## Required task
Where a line holds "joints", copy it.

## Excerpted records
* Start *
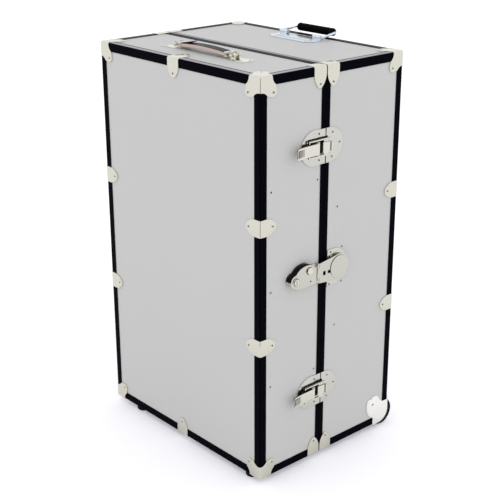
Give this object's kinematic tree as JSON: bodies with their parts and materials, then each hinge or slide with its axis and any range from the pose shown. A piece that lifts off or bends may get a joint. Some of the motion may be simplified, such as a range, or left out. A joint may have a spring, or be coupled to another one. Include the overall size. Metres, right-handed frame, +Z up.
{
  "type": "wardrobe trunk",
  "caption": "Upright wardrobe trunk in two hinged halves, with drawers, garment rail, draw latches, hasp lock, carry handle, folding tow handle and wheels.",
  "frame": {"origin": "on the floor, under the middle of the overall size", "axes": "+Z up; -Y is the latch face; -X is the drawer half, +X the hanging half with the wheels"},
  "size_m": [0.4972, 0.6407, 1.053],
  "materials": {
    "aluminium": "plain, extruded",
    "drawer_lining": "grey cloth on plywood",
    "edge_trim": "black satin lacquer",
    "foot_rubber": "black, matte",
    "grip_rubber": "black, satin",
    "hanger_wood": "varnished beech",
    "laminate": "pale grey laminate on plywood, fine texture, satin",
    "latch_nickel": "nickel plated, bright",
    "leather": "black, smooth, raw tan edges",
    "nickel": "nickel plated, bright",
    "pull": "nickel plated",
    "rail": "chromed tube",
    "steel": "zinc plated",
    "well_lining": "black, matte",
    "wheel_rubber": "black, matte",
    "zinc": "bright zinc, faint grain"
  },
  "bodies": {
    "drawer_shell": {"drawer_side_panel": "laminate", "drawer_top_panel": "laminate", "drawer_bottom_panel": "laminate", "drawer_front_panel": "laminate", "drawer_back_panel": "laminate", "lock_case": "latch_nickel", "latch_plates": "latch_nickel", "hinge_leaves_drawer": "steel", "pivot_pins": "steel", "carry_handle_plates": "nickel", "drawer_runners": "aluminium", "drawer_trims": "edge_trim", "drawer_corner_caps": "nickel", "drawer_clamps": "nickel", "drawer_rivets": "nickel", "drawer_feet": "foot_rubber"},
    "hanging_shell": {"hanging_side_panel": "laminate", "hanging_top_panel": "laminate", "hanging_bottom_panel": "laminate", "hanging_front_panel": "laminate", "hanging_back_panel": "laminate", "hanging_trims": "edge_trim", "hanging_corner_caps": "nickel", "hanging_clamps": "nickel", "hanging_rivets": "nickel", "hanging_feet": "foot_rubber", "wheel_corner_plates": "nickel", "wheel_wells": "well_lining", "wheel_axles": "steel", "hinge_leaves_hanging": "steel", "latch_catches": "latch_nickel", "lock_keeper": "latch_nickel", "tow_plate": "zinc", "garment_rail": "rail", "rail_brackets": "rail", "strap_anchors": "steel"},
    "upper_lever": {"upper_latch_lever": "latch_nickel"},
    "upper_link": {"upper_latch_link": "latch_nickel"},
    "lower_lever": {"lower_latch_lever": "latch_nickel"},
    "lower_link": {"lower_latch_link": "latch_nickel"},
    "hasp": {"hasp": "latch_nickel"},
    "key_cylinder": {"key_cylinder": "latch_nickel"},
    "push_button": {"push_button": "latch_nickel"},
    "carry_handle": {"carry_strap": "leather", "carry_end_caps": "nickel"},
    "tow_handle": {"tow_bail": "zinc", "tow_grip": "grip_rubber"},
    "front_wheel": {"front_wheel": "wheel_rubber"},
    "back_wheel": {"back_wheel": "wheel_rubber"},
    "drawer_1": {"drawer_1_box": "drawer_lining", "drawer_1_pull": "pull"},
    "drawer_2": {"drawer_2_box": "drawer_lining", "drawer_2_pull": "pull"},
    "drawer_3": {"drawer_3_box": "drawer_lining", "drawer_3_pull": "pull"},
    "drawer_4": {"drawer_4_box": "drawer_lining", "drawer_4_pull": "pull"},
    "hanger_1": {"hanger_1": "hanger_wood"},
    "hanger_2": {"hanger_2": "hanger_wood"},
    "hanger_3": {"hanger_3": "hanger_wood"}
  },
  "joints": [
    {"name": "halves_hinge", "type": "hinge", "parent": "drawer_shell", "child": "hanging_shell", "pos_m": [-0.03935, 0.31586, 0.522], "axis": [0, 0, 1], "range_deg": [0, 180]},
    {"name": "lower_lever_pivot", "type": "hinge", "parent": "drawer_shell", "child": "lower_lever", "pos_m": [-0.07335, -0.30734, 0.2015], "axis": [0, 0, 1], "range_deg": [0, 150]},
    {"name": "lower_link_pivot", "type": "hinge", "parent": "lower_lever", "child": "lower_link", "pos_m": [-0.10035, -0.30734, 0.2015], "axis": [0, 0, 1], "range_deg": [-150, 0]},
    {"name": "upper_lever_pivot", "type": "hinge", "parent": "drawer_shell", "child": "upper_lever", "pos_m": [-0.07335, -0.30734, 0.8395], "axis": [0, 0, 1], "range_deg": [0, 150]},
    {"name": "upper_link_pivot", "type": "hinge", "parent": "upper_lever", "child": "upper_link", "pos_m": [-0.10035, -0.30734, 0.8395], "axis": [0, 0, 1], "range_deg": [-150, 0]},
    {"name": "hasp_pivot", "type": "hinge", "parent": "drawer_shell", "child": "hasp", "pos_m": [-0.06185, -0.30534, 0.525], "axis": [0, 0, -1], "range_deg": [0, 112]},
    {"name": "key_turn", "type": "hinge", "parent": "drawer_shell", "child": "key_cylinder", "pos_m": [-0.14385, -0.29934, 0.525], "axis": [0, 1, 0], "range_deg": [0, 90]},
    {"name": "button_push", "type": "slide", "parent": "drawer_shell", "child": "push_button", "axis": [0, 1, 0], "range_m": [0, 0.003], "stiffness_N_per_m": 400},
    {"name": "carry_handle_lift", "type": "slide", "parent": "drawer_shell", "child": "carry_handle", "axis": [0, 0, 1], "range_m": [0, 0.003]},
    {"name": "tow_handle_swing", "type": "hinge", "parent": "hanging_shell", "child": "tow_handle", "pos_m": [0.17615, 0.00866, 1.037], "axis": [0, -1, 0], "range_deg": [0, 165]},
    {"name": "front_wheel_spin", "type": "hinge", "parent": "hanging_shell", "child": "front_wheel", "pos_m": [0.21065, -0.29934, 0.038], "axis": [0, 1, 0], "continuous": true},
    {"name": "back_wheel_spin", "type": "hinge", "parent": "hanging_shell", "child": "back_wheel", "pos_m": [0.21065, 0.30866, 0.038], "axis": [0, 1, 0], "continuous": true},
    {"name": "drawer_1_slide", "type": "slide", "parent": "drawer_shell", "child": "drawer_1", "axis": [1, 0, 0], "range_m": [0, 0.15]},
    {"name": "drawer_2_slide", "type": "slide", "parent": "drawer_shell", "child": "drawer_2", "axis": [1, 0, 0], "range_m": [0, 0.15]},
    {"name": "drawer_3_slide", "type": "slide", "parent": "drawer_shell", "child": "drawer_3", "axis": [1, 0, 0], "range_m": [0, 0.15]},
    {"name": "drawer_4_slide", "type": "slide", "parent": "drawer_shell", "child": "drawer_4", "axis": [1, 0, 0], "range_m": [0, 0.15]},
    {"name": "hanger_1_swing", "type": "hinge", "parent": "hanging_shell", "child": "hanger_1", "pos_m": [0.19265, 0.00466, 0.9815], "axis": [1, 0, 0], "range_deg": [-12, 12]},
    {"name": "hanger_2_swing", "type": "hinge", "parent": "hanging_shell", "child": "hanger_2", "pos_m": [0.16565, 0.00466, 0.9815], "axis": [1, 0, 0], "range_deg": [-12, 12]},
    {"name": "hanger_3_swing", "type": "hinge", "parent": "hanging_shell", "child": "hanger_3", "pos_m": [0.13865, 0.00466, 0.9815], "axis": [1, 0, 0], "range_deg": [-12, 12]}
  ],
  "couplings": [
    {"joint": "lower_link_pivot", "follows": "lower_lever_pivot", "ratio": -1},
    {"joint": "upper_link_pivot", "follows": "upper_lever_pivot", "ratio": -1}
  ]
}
* End *
* Start *
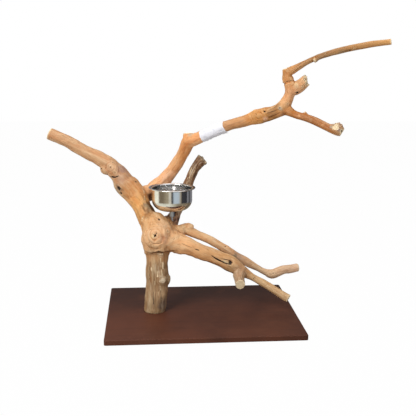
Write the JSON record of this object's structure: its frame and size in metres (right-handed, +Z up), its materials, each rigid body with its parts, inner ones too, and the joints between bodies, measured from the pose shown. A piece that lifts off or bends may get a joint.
* End *
## Correct result
  "joints": [
Write the JSON record of this object's structure: its frame and size in metres (right-handed, +Z up), its materials, each rigid body with its parts, inner ones too, and the joints between bodies, measured from the pose shown. A piece that lifts off or bends may get a joint.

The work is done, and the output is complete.